Antonio Fusco Sextet – Suite for Motian

Antonio Fusco Sextet - Suite for Motian

Parco della Musica Records – MPR 055 CD – 2014




Antonio Fusco: batteria

Francesco Chiapperini: sax alto, clarino basso, clarinetto, elettroniche

Rino De Patre: chitarra classica

Valerio Scrignoli: chitarra elettrica

Marco Taraddei: sax tenore, fagotto, EWI, elettroniche

Michele Tacchi: basso elettrico






Stante il calibro del dedicatario e la leadership a cura di un suo epigono strumentale, Suite for Motian potrebbe apparire prioritariamente incentrata sul ruolo e sulle posizioni della batteria e della percussione entro la sintassi di un discorso articolato però non unicamente su morfologie jazz: Motian di fatto “paga”, anzi più correttamente esemplifica per molti altri


«Considerato fra gli innovatori della batteria, e insieme a pochi altri colleghi – Elvin Jones, Tony Williams, Ed Blackwell, Billy Higgins e Roy Haynes – sviluppando lo strumento ben oltre la semplice, per quanto abile, funzione metronomica, Motian diviene il maestro delle sfumature coloristiche, delle dinamiche rarefatte e delle tessiture melodiche dando un contributo fondamentale nel processo di liberazione della batteria dal ruolo convenzionale e tradizionale di semplice parte della sezione ritmica.»


Tali le premesse d’approccio di un lavoro che prende il dedicatario a modello in limitate occasioni, operando in buona sostanza un dinamico refreshing di vari stilemi fusion, in realtà mai davvero decaduti nella pratica, non disconoscendosi peraltro un’ampia frequentazione della sintassi rock e rock-jazz.

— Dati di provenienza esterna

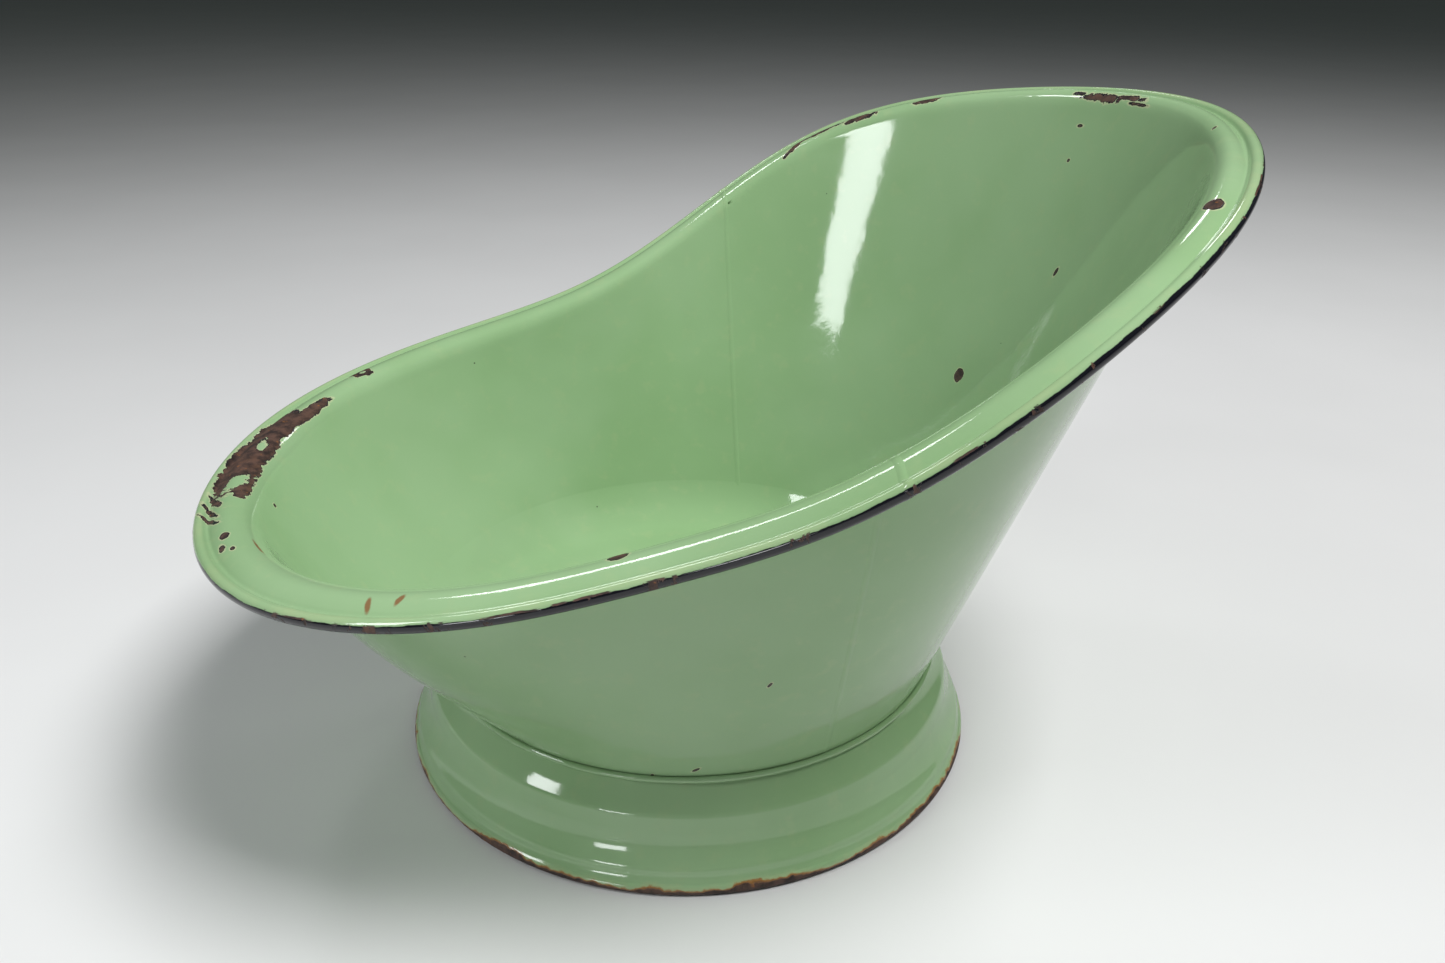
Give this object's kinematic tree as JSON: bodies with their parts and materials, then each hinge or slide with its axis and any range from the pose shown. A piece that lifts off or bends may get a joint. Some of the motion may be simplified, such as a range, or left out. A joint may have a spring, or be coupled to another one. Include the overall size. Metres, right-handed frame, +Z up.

Non solo Motian comunque né soltanto i grandi padri del drumming, ma anche il grande melodista Bill Evans è tratto a modello ispiratore, attingendo piuttosto a piene mani dalla sequenza del suo capitale album Waltz For Debby, il cui ben riconoscibile tema è più e più volte agito e tenuto in sospensione non soltanto come raccordo concettuale, operando anche come cangiante richiamo nelle progressioni figurative dell’assortito sestetto.


Il dinamico affresco non lesina diversificazione di stati atmosferici e figurazioni, percorso da serpiginose progressioni rhythm ‘n blues, scosse funk nonché ammiccanti soluzioni vintage: cooperano in ciò l’incisiva densità delle corde elettriche e il sognante nitore di quelle acustiche, la discorsività delle ance, naturali o elettrificate, la fluente pasta del basso, la sferzata dell’apporto energetico-coloristico delle elettroniche, nonché, come ci si attende, il lavoro abbastanza infaticabile, ma soprattutto attento alla regia di entrate ed interplay, da parte dell’operoso battitore.


Innestando nuove visuali sulla sequenza del lavoro evansiano, Suite for Motian si muove con tangibile libertà rispetto ai modelli, senza distaccarsi radicalmente dalla sequenza concettuale delle stanze dell’album, e ponendo in gioco una funzionale sintesi delle intuizioni creative da parte degli epocali batteristi.


Interrogandosi propositivamente insomma sul ruolo della percussione e dei suoi innesti ritmico-impulsivi, il lavoro non si sclerotizza in formalismi, mantenendosi su sospensioni ariose più che toccare criticità drammaturgiche: captando peraltro dal concetto di Suite la forma e i principi portanti d’alternanza e progressione umorale, l’album ne tenta e propone un aggiornamento con misura, avvicendando misurato calore partecipativo ed astrazioni figurative.